ST. GEORGE – Speakers and people attending the 2014 “What’s Up Down South” Washington County Economic Summit Thursday expressed optimism for the region’s economic future. A positive forecast of the regional economy was given during the summit and new and expanding businesses showcased.
Washington County, the state, and beyond
Lecia Langston, regional economist with the Utah Department of Workforce Services, said Washington County is currently in a “Goldilocks economy;” conditions aren’t too hot or too cold for continued economic growth.
“We like nice, moderate growth,” Langston said. For the last two years she said the economy has been just right with an average of 5-6 percent job growth. The current level of growth statewide is 3 percent, she said.
Nearly every job sector is seeing job growth, Langston said, and added Washington County’s unemployment rate has dropped to 4.6 percent. Construction job numbers are also just about where they were before the housing bubble hit, she said.
Along with job growth, wages and home prices are also up in the region, adding to a favorable economic forecast for 2014.
“Everything is where we want to be,” she said, “we are in the Goldilocks zone.”
Washington County is doing well because the state is doing well, said Scott Anderson, president and CEO of Zions Bank. “Our success is tied to the success of the our state,” he said.
Utah currently has the fourth most diverse economy in the nation and continues to be recognized by Forbes Magazine as one of the best states for business, Anderson said. Parts of Utah, like Salt Lake City and Provo, are also considered leaders in economic technology development.
Consumer confidence is also high. “Utahns are optimistic about their household income,” Anderson said.
Both Langston and Anderson said they are bullish about the county and state’s future based on economic projections.
Globally, Randy Shumway, of the Cicero Group, said things are improving as well. Europe and South America are doing better, he said. China’s economy is also still growing, he said, albeit at a somewhat slower rate.
In the short term, Shumway said to expect the economy to continue to improve. In the long term, he said the United States needs to continue strengthening trade relations, along with addressing and possibly reforming elements of federal spending. If left unchecked, the federal government’s financial dysfunction could negatively impact the economy in the future.

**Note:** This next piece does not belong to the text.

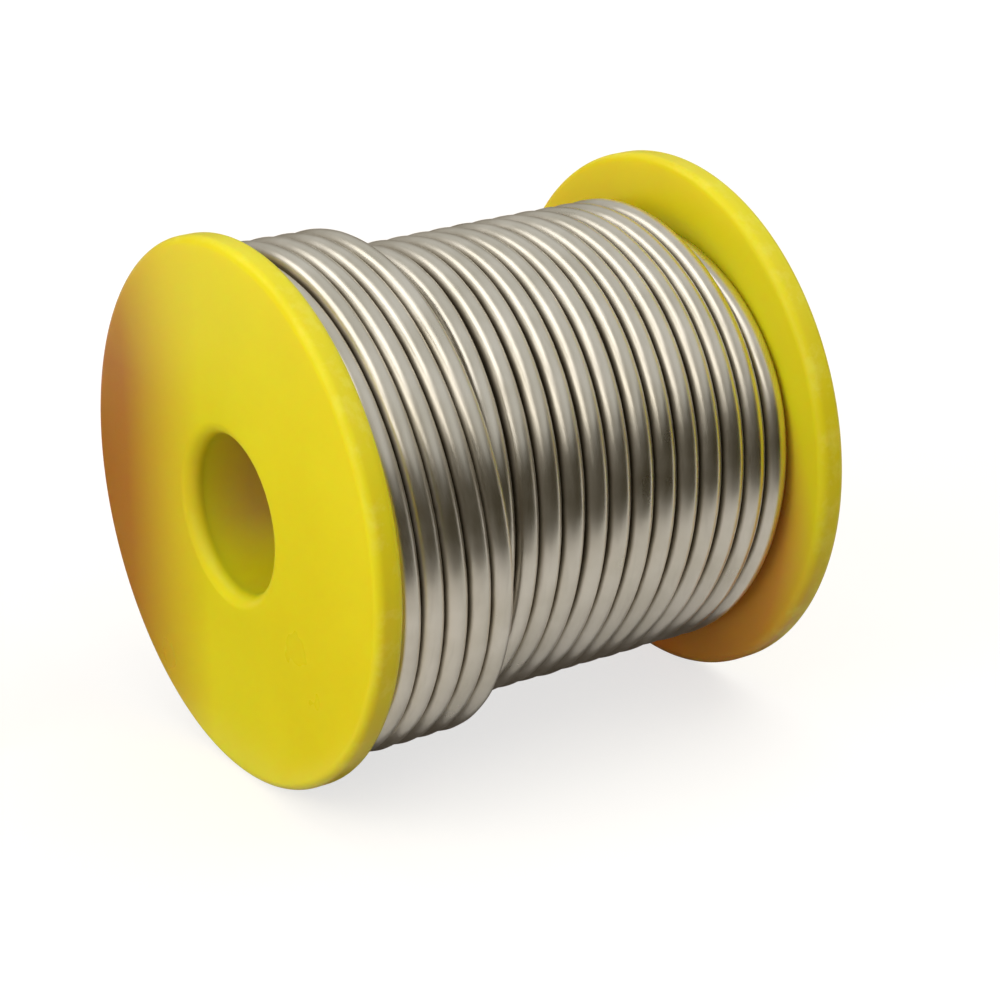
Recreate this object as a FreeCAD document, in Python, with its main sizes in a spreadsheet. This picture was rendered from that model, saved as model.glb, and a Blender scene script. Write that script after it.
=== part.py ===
import FreeCAD, Part
import math
import os
import Sketcher

# A solder wire spool: a reel of two moulded flanges pressed onto a core tube, and one
# continuous solder wire wound on it in layers.
# Frame: origin at the middle of the bore, spool axis along Y, +Z up. Millimetres.

SIZES = [
    ("flange_diameter", 65.0),
    ("flange_thickness", 3.6),
    ("rim_edge_radius", 1.1),
    ("inner_edge_radius", 1.1),
    ("bore_diameter", 19.0),
    ("bore_lip_radius", 1.7),
    ("bore_land", 0.2),
    ("core_diameter", 25.0),
    ("core_seat_depth", 1.5),
    ("inner_width", 57.4),
    ("wire_diameter", 3.0),
    ("turn_gap", 0.01),
    ("layer_gap", 0.02),
    ("side_gap", 0.05),
    ("rim_margin", 1.5),
    ("top_turns", 5.0),
    ("winding_phase", 35.0),
    ("free_end_gap", 0.3),
    ("free_end_spring_back", 3.58),
    ("free_end_sweep", 45.0),
]

doc = FreeCAD.newDocument("solder_wire_spool")
sheet = doc.addObject("Spreadsheet::Sheet", "Sizes")
for row, (alias, value) in enumerate(SIZES, start=1):
    sheet.set(f"A{row}", alias)
    sheet.set(f"B{row}", str(value))
    sheet.setAlias(f"B{row}", alias)
doc.recompute()

UP = FreeCAD.Vector(0, 0, 1)
AXIS = FreeCAD.Vector(0, 1, 0)
HALF_TURN = 180.0
sub_parts = []


def size(alias):
    """The value in the sheet under an alias."""
    return float(sheet.get(alias))


def origin_plane(body, role):
    """One of a body's own origin planes."""
    return next(item for item in body.Origin.OriginFeatures if item.Role == role)


def finish_part(item, label):
    """Name a sub-part after its file and keep it for export."""
    item.Label = label
    sub_parts.append(item)


# ---------------------------------------------------------------- reel

def profile_sketch(body, corners, name):
    """A closed outline in the body's XY plane: x is the radius, y the height on the axis.

    Each corner is a pair of sheet expressions, and a height of None lies on the x axis.
    """
    sketch = body.newObject("Sketcher::SketchObject", name)
    sketch.AttachmentSupport = [(origin_plane(body, "XY_Plane"), "")]
    sketch.MapMode = "FlatFace"
    values = [(sheet_value(x), sheet_value(y)) for x, y in corners]
    count = len(corners)
    for i in range(count):
        start = FreeCAD.Vector(*values[i], 0)
        end = FreeCAD.Vector(*values[(i + 1) % count], 0)
        sketch.addGeometry(Part.LineSegment(start, end), False)
    for i in range(count):
        sketch.addConstraint(Sketcher.Constraint("Coincident", i, 2, (i + 1) % count, 1))
    for i, (x, y) in enumerate(corners):
        place = sketch.addConstraint(Sketcher.Constraint("DistanceX", -1, 1, i, 1, values[i][0]))
        sketch.setExpression(f"Constraints[{place}]", x)
        if y is None:
            sketch.addConstraint(Sketcher.Constraint("PointOnObject", i, 1, -1))
            continue
        place = sketch.addConstraint(Sketcher.Constraint("DistanceY", -1, 1, i, 1, values[i][1]))
        sketch.setExpression(f"Constraints[{place}]", y)
    return sketch


def sheet_value(expression):
    """The number that a sheet expression gives now."""
    return 0.0 if expression is None else float(sheet.evalExpression(expression))


def revolve(body, sketch, name):
    """Turn a profile once round the spool axis."""
    turned = body.newObject("PartDesign::Revolution", name)
    turned.Profile = sketch
    turned.ReferenceAxis = (sketch, ["V_Axis"])
    turned.Angle = 360.0
    doc.recompute()
    return turned


def round_edge(body, base, radius_mm, height_mm, name, radius_expression):
    """Round the circular edge of a given radius at a given height on the axis."""
    names = []
    for i, edge in enumerate(base.Shape.Edges, start=1):
        circle = isinstance(edge.Curve, Part.Circle)
        if circle and abs(edge.Curve.Radius - radius_mm) < 1e-6 \
                and abs(edge.Curve.Center.y - height_mm) < 1e-6:
            names.append(f"Edge{i}")
    fillet = body.newObject("PartDesign::Fillet", f"{body.Name}_{name}")
    fillet.Base = (base, names)
    fillet.setExpression("Radius", radius_expression)
    body.Tip = fillet
    doc.recompute()
    return fillet


def flange(label, side):
    """A disc with a rounded rim, a bore with a rounded mouth and a socket for the core.

    It is drawn with its inner face at height 0 and turned to face the other flange.
    """
    body = doc.addObject("PartDesign::Body", label)
    corners = [
        ("Sizes.core_diameter / 2", None),
        ("Sizes.flange_diameter / 2", None),
        ("Sizes.flange_diameter / 2", "Sizes.flange_thickness"),
        ("Sizes.bore_diameter / 2", "Sizes.flange_thickness"),
        ("Sizes.bore_diameter / 2", "Sizes.core_seat_depth"),
        ("Sizes.core_diameter / 2", "Sizes.core_seat_depth"),
    ]
    disc = revolve(body, profile_sketch(body, corners, f"{label}_profile"), f"{label}_disc")
    rim = size("flange_diameter") / 2
    outer = size("flange_thickness")
    bore = size("bore_diameter") / 2
    bore_wall = "Sizes.flange_thickness - Sizes.core_seat_depth - Sizes.bore_land"
    rounded = round_edge(body, disc, rim, outer, "outer_edge", "Sizes.rim_edge_radius")
    rounded = round_edge(body, rounded, rim, 0.0, "inner_edge", "Sizes.inner_edge_radius")
    round_edge(body, rounded, bore, outer, "lip", f"min(Sizes.bore_lip_radius; {bore_wall})")
    if side < 0:
        body.Placement.Rotation = FreeCAD.Rotation(UP, HALF_TURN)
    body.setExpression("Placement.Base.y", f"{side} * Sizes.inner_width / 2")
    finish_part(body, label)


def core_tube():
    """The tube that the wire is wound on, its ends seated in both flanges' sockets."""
    body = doc.addObject("PartDesign::Body", "core_tube")
    corners = [
        ("Sizes.bore_diameter / 2", None),
        ("Sizes.core_diameter / 2", None),
        ("Sizes.core_diameter / 2", "Sizes.inner_width + 2 * Sizes.core_seat_depth"),
        ("Sizes.bore_diameter / 2", "Sizes.inner_width + 2 * Sizes.core_seat_depth"),
    ]
    revolve(body, profile_sketch(body, corners, "core_tube_profile"), "core_tube_wall")
    body.setExpression("Placement.Base.y", "-Sizes.inner_width / 2 - Sizes.core_seat_depth")
    finish_part(body, "core_tube")


# ---------------------------------------------------------------- solder wire
# The wire goes round in half turns that meet on one line through the axis, at the winding
# phase. Every half turn leaves and reaches that line square to it, so its arc is tangent to
# the next one whatever it climbs or shifts. Over the front it shifts by one turn; over the
# back it runs straight round, or climbs to the next layer when it lies against a flange.

wire_radius = size("wire_diameter") / 2
layer_step = size("wire_diameter") + size("layer_gap")
first_radius = size("core_diameter") / 2 + size("layer_gap") + wire_radius
side_limit = size("inner_width") / 2 - size("side_gap") - wire_radius
turns = math.floor(2 * side_limit / (size("wire_diameter") + size("turn_gap"))) + 1
turn_pitch = 2 * side_limit / (turns - 1)
room = size("flange_diameter") / 2 - size("rim_margin") - size("core_diameter") / 2
full_layers = math.floor(room / layer_step) - 1
phase = math.radians(size("winding_phase"))
front = FreeCAD.Vector(math.cos(phase), 0, math.sin(phase))
over_back = FreeCAD.Vector(-math.sin(phase), 0, math.cos(phase))


def layer_radius(layer):
    """Centre-line radius of a layer, counted from 1 on the core."""
    return first_radius + (layer - 1) * layer_step


def layer_stops(layer, turn_count, climbs):
    """Where the wire meets the phase line: (radius, height) at the front, the back, the front...

    Odd and even layers run opposite ways, so that the last full one ends at -Y.
    """
    way = -1 if (full_layers - layer) % 2 == 0 else 1
    height = -way * side_limit
    stops = [(layer_radius(layer), height)]
    for turn in range(1, turn_count + 1):
        height += way * turn_pitch
        stops.append((layer_radius(layer), height))
        last = turn == turn_count
        stops.append((layer_radius(layer + (1 if last and climbs else 0)), height))
    return stops


def stop_point(stops, i):
    """The point of a stop: even stops lie at the front, odd ones at the back."""
    radius, height = stops[i]
    return front * (radius if i % 2 == 0 else -radius) + AXIS * height


def half_turns(stops):
    """Tangent half circles through the stops, under the front and back over the top."""
    edges = []
    for i in range(len(stops) - 1):
        start = stop_point(stops, i)
        end = stop_point(stops, i + 1)
        crown = over_back * ((end - start).Length / 2 * (-1 if i % 2 == 0 else 1))
        edges.append(Part.Arc(start, (start + end) / 2 + crown, end).toShape())
    return Part.Wire(edges)


def swept_wire(name, path):
    """Round wire along a path that starts on the phase line."""
    spine = doc.addObject("Part::Feature", f"{name}_path")
    spine.Shape = path
    section = doc.addObject("Part::Circle", f"{name}_section")
    section.setExpression("Radius", "Sizes.wire_diameter / 2")
    turned = FreeCAD.Rotation(AXIS, -size("winding_phase"))
    section.Placement = FreeCAD.Placement(path.OrderedVertexes[0].Point, turned)
    sweep = doc.addObject("Part::Sweep", name)
    sweep.Sections = [section]
    sweep.Spine = (spine, [])
    sweep.Solid = True
    sweep.Frenet = True
    doc.recompute()
    return sweep


def wound_layers(label, first, last):
    """Full layers of wire, one after the other, each climbing to the next at its flange."""
    stops = []
    for layer in range(first, last + 1):
        stops += layer_stops(layer, turns - 1, True)[1 if stops else 0:]
    finish_part(swept_wire(f"{label}_wire", half_turns(stops)), label)


def ball(name, radius_expression, centre):
    """A ball at the point where the free end bends away."""
    sphere = doc.addObject("Part::Sphere", name)
    sphere.setExpression("Radius", radius_expression)
    sphere.Placement.Base = centre
    return sphere


def top_turns_and_free_end():
    """The turns of the unfinished top layer, and the end of the wire that lifts off them.

    The free end springs back to a wider curve than the layer that it comes off. It bends about
    a point on the phase line, and has a ball there that sits in a hollow at the end of the
    wound wire, with a gap all round.
    """
    stops = layer_stops(full_layers + 1, int(size("top_turns")), False)[:-1]
    gap = size("free_end_gap")
    radius, height = stops[-1]
    stops[-1] = (radius + gap, height + gap)
    root = stop_point(stops, len(stops) - 1)
    wound = swept_wire("wire_top_turns_wire", half_turns(stops))
    hollow = ball("free_end_hollow", "Sizes.wire_diameter / 2 + Sizes.free_end_gap", root)
    cut = doc.addObject("Part::Cut", "wire_top_turns_cut")
    cut.Base = wound
    cut.Tool = hollow
    finish_part(cut, "wire_top_turns")

    bend = radius + gap + size("free_end_spring_back")
    centre = root + front * bend
    sweep = math.radians(size("free_end_sweep"))
    points = [root]
    for share in (0.5, 1.0):
        angle = sweep * share
        points.append(centre - front * (bend * math.cos(angle)) + over_back * (bend * math.sin(angle)))
    path = Part.Wire([Part.Arc(*points).toShape()])
    tail = swept_wire("wire_free_end_wire", path)
    knuckle = ball("free_end_knuckle", "Sizes.wire_diameter / 2", root)
    joined = doc.addObject("Part::Fuse", "wire_free_end_joined")
    joined.Base = tail
    joined.Tool = knuckle
    finish_part(joined, "wire_free_end")
    return root


# ---------------------------------------------------------------- build

flange("near_flange", -1)
flange("far_flange", 1)
core_tube()
wound_layers("wire_first_layer", 1, 1)
wound_layers("wire_inner_layers", 2, full_layers - 1)
wound_layers("wire_outer_layer", full_layers, full_layers)
bend_point = top_turns_and_free_end()
doc.recompute()

for item in doc.Objects:
    if "Invalid" in item.State or "Error" in item.State:
        raise RuntimeError(f"{item.Name} did not build: {item.State}")
for item in sub_parts:
    if item.Shape.isNull() or not item.Shape.isValid() or not item.Shape.Solids:
        raise RuntimeError(f"{item.Label} has no valid shape")

os.makedirs("parts", exist_ok=True)
for item in sub_parts:
    item.Shape.exportStep(os.path.join("parts", f"{item.Label}.step"))
    print(f"{item.Label}: {len(item.Shape.Solids)} solid, {item.Shape.Volume:.1f} mm3")

print(f"{full_layers} full layers of {turns} turns at a pitch of {turn_pitch:.4f} mm")
print(f"free end bends about ({bend_point.x:.4f}, {bend_point.y:.4f}, {bend_point.z:.4f})")
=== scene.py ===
"""Looks of the solder wire spool: yellow moulded reel, solder wire wound in layers.

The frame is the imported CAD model: spool axis along Y, +Z up, metres. Sizes below are in
millimetres and become metres through MM. Angles are in degrees.
"""

import math

import bpy
import numpy as np
from mathutils import Matrix, Vector


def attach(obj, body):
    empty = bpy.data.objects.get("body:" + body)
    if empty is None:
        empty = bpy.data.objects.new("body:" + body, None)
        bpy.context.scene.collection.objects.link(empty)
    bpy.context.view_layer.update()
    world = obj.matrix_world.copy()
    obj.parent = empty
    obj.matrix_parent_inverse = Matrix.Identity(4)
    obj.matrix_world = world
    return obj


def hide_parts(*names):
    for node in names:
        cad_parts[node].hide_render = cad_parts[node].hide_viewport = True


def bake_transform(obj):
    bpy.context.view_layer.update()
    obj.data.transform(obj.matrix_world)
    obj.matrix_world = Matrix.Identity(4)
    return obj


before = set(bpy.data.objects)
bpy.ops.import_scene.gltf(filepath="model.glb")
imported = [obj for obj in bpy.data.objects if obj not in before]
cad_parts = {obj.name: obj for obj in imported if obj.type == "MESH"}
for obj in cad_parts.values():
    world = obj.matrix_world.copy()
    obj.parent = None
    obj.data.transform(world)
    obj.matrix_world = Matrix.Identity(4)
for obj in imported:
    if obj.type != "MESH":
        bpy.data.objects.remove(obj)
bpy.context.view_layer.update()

MM = 0.001

# reel
RIM = 32.5                  # flange radius
HALF_WIDTH = 32.3           # outer faces of the flanges
INNER_FACE = 28.7           # inner faces of the flanges
SEAT = 30.2                 # ends of the core tube in its sockets
BORE = 9.5
CORE = 12.5
LIP = 1.7                   # rounding of the bore mouth
RIM_ROUND = 1.1             # rounding of a flange's outer and inner edges
OUT_OF_ROUND = 0.03         # how far the moulding strays at the rim
OUT_OF_FLAT = 0.04
LATHE_SEGMENTS = 288
SHARP_ANGLE = 40            # edges that turn by more are shaded sharp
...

St. George and Washington City
“I’m very optimistic about where St. George will be in 2014 and 2015,” St. George Mayor Jon Pike said. “I really think we have a lot of opportunity to attract business.”
While the center of St. George may appear to be built out, Pike said the city has the potential to double in size in the future – speaking in particular about the land around Interstate 15 Exit 2. The exit takes motorists to the St. George Municipal Airport and is also a part of the Southern Parkway. There are thousands of acres there that can be developed for residential, commercial and industrial use, he said.
Washington City Mayor Ken Neilson is also looking forward to the coming year, noting 2013 was a good year for Washington economically.
“We’re looking for an even better year in 2014 than 2013,” Neilson said. The year “2013 for Washington City in sales tax was the best that the city has ever had.”
Washington City is full of prime locations for commercial expansion, Neilson said, mentioning the area around I-15 Exit 13 specifically. “That’s been a really big area of interest in Southern Utah,” he said, and that many companies have inquired about it.
“As soon as we see more development out there, I think it’s going to explode,” Scott Hirschi, of Site Select Plus, also said of the Exit 13-Washington Parkway area.
Other areas likely to see more commercial development in the future are Santa Clara and Ivins, Hirschi said, noting that “commercial follows rooftops.” As those communities continue to grow, so will the demand for businesses and services closer to home.
Site Select Plus, tech-based business, and a skilled, educated workforce
During the summit it was announced that the name of the Washington County Economic Development Council had been changed to Site Select Plus to reflect the concept that it was more a cooperative partnership than a government entity.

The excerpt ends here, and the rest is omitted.